Jeff Breece – What I Wish I Knew
Jeff Breece is a heart attack survivor turned runner who blogs at JeffBreece.com. He is also a volunteer moderator on the Support Network and champion of My Research Legacy, a project of the American Heart Association designed to gather health data (stripped of personal information) from volunteers to help identify patterns in heart disease.
Heart Month has me thinking about something I would like to have known three years ago. I had a surprise heart attack in 2015 a couple months into my 47th year. I would like to have understood the value of having a coach in my life. Someone to work with me toward getting my head and heart straight.

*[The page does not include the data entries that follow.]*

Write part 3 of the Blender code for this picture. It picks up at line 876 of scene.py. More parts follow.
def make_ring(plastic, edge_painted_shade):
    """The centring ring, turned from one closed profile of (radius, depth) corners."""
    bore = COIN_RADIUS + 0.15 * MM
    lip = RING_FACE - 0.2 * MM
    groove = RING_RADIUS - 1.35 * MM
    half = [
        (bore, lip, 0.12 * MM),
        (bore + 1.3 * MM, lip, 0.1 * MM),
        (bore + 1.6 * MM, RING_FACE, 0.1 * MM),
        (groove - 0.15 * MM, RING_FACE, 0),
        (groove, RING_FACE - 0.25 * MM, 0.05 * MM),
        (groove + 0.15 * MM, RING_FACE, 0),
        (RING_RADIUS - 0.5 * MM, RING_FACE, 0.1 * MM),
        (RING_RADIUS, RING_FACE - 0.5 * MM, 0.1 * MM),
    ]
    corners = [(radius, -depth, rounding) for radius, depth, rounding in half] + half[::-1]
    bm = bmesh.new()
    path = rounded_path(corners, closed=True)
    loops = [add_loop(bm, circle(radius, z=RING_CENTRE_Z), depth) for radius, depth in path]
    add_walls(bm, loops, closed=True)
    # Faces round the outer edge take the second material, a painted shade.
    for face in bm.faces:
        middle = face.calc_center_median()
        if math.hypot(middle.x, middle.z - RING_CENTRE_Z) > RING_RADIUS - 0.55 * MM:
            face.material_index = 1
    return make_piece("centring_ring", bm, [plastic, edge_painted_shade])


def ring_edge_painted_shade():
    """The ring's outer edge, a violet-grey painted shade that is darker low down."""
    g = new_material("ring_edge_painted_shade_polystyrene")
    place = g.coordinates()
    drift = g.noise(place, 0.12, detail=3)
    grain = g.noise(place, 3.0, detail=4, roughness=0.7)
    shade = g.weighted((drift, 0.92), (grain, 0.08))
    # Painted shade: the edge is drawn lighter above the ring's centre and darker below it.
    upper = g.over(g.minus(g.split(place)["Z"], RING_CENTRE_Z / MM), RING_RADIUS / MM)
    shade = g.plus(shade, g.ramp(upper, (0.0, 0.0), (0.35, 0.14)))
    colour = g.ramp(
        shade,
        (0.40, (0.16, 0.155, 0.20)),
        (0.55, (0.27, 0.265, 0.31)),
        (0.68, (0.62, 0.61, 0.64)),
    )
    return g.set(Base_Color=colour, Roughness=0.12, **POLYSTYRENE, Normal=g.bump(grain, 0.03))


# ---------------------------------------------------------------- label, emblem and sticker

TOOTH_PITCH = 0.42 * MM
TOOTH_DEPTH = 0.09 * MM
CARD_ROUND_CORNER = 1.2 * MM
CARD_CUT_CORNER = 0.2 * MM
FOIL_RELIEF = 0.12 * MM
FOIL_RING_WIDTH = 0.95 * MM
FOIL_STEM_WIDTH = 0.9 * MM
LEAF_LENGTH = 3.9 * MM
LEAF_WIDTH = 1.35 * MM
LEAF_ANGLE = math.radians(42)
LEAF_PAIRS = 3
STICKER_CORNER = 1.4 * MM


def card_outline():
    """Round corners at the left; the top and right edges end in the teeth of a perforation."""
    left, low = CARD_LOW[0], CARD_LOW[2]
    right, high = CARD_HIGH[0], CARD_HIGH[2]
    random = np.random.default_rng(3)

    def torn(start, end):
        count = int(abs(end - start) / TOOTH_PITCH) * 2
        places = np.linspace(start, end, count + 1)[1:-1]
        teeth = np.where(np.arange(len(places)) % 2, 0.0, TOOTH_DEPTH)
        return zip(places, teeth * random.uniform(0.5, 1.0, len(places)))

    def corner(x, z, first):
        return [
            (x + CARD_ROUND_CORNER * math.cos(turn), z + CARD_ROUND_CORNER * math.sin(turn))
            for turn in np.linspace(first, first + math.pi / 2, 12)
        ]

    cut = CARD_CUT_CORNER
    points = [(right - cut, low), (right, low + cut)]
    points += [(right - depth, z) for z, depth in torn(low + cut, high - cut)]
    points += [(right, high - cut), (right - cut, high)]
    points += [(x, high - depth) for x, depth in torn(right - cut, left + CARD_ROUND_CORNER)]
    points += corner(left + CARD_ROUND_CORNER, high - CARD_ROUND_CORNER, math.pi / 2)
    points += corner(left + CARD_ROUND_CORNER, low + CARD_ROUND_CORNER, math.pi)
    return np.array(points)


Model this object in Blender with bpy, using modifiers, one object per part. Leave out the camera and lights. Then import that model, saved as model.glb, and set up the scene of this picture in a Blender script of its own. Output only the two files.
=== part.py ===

This became clear at the annual Christmas party my husband and I host for our family and friends in 2017. It's our tradition. It was on that day that a friend and former colleague, Stephanie, and I compared notes over a glass of wine. Her new experience with chronic pain and my own post-heart- attack struggles with anxiety and depression. When I told her what I asked the therapist to do for me, which was to challenge my way of thinking, Stephanie smiled, leaned in and said “that’s what a coach does.”
As a tech entrepreneur who offers Agile methodology coaching to large enterprises and small companies alike, Stephanie has a great deal of insight. She told me that insurance companies are usually reticent about paying for coaching, so I would have to find this service in a creative way or pay for it outright.

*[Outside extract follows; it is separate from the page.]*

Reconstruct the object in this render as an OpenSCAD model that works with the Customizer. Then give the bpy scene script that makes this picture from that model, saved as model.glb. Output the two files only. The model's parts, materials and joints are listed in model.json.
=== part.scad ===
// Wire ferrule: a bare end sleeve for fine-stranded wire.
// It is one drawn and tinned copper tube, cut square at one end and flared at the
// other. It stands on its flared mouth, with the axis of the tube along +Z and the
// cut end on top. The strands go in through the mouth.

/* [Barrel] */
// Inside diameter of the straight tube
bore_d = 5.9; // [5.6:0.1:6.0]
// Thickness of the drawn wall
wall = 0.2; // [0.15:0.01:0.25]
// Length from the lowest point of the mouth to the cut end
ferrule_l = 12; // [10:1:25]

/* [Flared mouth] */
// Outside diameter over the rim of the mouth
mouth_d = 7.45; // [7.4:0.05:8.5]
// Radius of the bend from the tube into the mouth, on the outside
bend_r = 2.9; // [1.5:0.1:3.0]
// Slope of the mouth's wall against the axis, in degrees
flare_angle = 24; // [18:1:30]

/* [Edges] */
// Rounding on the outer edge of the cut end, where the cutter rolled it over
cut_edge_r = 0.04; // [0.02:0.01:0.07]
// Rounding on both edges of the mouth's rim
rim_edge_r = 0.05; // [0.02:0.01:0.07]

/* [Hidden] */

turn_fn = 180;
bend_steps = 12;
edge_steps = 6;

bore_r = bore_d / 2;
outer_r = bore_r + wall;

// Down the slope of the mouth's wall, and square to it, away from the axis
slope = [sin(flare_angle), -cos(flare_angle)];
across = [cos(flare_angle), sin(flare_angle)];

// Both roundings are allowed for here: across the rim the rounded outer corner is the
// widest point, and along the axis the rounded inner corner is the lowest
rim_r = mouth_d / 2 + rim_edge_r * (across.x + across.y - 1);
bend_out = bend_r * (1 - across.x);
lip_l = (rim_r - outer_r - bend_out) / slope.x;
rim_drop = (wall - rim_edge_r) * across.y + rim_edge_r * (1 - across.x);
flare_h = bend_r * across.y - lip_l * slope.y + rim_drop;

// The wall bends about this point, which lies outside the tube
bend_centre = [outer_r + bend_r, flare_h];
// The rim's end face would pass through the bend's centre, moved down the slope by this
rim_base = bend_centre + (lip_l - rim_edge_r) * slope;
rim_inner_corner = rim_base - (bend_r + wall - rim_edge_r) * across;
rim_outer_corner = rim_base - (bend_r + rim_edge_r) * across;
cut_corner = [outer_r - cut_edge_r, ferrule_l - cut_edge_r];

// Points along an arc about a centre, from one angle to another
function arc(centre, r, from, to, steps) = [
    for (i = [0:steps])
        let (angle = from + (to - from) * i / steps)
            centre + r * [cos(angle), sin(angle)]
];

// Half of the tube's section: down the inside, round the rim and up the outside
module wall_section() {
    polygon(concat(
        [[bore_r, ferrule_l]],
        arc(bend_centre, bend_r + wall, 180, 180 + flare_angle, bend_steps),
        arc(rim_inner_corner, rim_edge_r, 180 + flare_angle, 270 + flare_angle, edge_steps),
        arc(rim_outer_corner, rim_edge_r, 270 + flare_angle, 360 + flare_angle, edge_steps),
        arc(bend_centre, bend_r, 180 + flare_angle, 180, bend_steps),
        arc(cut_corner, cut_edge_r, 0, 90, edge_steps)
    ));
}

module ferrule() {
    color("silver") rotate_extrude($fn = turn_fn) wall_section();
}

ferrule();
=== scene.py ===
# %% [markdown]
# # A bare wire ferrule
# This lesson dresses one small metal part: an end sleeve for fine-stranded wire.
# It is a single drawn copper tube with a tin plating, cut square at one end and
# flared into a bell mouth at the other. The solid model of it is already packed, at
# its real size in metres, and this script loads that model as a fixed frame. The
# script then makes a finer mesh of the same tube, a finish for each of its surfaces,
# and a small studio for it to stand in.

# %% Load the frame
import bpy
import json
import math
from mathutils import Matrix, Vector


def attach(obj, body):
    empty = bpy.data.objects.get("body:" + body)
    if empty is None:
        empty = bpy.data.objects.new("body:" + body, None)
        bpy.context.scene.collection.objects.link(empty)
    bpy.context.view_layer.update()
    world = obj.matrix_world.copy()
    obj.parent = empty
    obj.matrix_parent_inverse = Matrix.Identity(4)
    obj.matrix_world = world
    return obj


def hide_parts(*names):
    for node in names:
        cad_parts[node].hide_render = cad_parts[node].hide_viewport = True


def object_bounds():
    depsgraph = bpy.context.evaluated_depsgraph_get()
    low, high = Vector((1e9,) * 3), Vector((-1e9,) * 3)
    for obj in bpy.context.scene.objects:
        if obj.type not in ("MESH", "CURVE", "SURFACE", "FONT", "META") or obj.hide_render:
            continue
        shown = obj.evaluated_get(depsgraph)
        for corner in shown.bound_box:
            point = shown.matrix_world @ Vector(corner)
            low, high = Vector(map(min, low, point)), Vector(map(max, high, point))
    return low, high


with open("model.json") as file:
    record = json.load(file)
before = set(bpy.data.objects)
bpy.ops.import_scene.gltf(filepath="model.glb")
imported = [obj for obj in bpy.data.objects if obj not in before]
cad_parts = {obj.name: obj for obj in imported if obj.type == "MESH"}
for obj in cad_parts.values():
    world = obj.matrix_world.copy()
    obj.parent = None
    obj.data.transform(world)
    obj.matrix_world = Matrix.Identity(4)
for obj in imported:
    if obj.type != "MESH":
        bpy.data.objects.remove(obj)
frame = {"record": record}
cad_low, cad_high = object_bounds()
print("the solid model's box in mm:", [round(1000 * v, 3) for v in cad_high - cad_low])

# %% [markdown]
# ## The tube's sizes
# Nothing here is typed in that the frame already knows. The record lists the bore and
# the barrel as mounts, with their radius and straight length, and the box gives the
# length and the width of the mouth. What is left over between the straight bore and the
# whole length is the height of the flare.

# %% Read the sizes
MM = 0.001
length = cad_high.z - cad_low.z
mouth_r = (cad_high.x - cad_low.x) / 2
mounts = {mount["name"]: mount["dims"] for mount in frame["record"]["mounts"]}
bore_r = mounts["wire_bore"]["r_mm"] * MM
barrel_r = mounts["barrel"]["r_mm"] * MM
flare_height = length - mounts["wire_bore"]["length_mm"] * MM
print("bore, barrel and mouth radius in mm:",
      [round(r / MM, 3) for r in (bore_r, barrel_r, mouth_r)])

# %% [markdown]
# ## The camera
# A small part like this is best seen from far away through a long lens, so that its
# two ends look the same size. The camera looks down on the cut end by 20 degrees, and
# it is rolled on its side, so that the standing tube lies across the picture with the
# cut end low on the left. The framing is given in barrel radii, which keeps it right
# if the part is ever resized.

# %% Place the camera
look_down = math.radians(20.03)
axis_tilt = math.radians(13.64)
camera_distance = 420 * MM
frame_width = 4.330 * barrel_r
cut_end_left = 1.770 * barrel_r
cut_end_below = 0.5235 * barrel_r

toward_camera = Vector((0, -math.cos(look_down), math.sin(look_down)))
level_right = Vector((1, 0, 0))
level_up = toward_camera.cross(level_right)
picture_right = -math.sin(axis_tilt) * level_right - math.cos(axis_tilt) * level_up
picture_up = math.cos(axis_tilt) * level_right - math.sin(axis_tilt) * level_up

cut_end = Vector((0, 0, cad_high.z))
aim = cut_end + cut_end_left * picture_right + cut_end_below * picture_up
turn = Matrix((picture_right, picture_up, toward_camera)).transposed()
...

I hired a therapist who was in my health insurance network. When she asked me what I wanted to get out of the work we do together, I told her that I need her to challenge my way of thinking. I wanted her to guide me to see beyond my biases and internal dogma. To remind me that we really have no control of anything. To get me to focus on living within the span of a 24-hour period rather than hold too rigidly to a future that is not guaranteed.
Of course, everyone needs to plan for the future like they have one, but it's not about that. It's about the feeling that life would be over if something changed, like a second heart attack that would prevent me from running. I wanted this specialist to challenge my fear.
My original post-heart attack therapist gave me the space to talk about my anxiety, he did some coaching of his own in some regards. I found other coaches on the AHA Support Network, a place where peers help peers think in more productive ways that lead to positive outcomes. This, of course, can be found within our families and friends if we are open, honest, and take the risk of sharing. But there is a shorthand that comes with people who have traveled the same path: They get it.
As a newly forged heart attack survivor, I poured over volumes of books about heart disease. One day, I stumbled across this gem: "There is a 25% chance of a recurrence." Shit. My husband Eddie watched the anxiety wash over my face, then he said what I needed to hear: "That means you have a 75% chance that it won't happen." His words broke my train of thought long enough for me to relax a bit and focus on possibilities instead of fear.
As a person living with persistent anxiety for nearly three years now, I've leaned hard on breathing exercises, meditation, running, healthy eating, travel, and intimacy. The goal is to fill my life with the good stuff and keep the bad stuff at bay. Spending time with my AHA coaches and seeking support from my network of friends kept me on the right side of anxiety. I had to learn to be vigilant, though, or else I would find myself in a full-blown depression, laid bare, a beaten figure on the mat. When I got to this point, a coach would show up in the ring. They would challenge me to fight back against the negative self-talk and the fear. It's a Hell of a lot of work, but having more positive days than negative ones is worth it. It's where I would find meaning in life. What is the point of being a heart attack survivor if we don’t take every opportunity to create reasons to enjoy the festivities of life? Every single damn day.
Anxiety/depression is the exact opposite of that idea though. In the months after my attack, I wish someone would have said something more than, "it's common for heart attack survivors to experience depression." Whoopee. So I’m normal. How exactly does that help? In my mind, what I experienced was nothing less than being pinned to the mat by several guys, 2x my size, unable to breathe. Today, I view these painful moments as battles in the war that is heart disease. Now I have allies on the battlefield – coaches, peers, work, family, and friends – to help me navigate my life in the direction of meaning, enjoyment and fulfillment. The good stuff.
I write this in hopes that it will inspire someone who is struggling with defeated questions like "When will I feel normal again?" or "What if I have another heart attack?" Believe me, I am all too familiar with that inner dialogue. I fell into a depression at the end of 2017, as Winter fell on me like a gray Ohio sky. My best friend had a stroke, and I broke in the process of caring for him. This is when I decided I would do what I could do. Hire a second therapist, call my cardiologist for an early check-in, then try to let it all go because I could not control anything outside of that. I could choose to be kind to myself, forgive myself for having feelings I knew were harmful, and move on.
Is my life different since I was diagnosed with heart disease? Yes. But it does not have to be less than what it was. It just takes courage to try, to make mistakes, and to be brutally honest with myself and others. Because, in the end, it takes this exchange of ideas and feelings to come to new normals.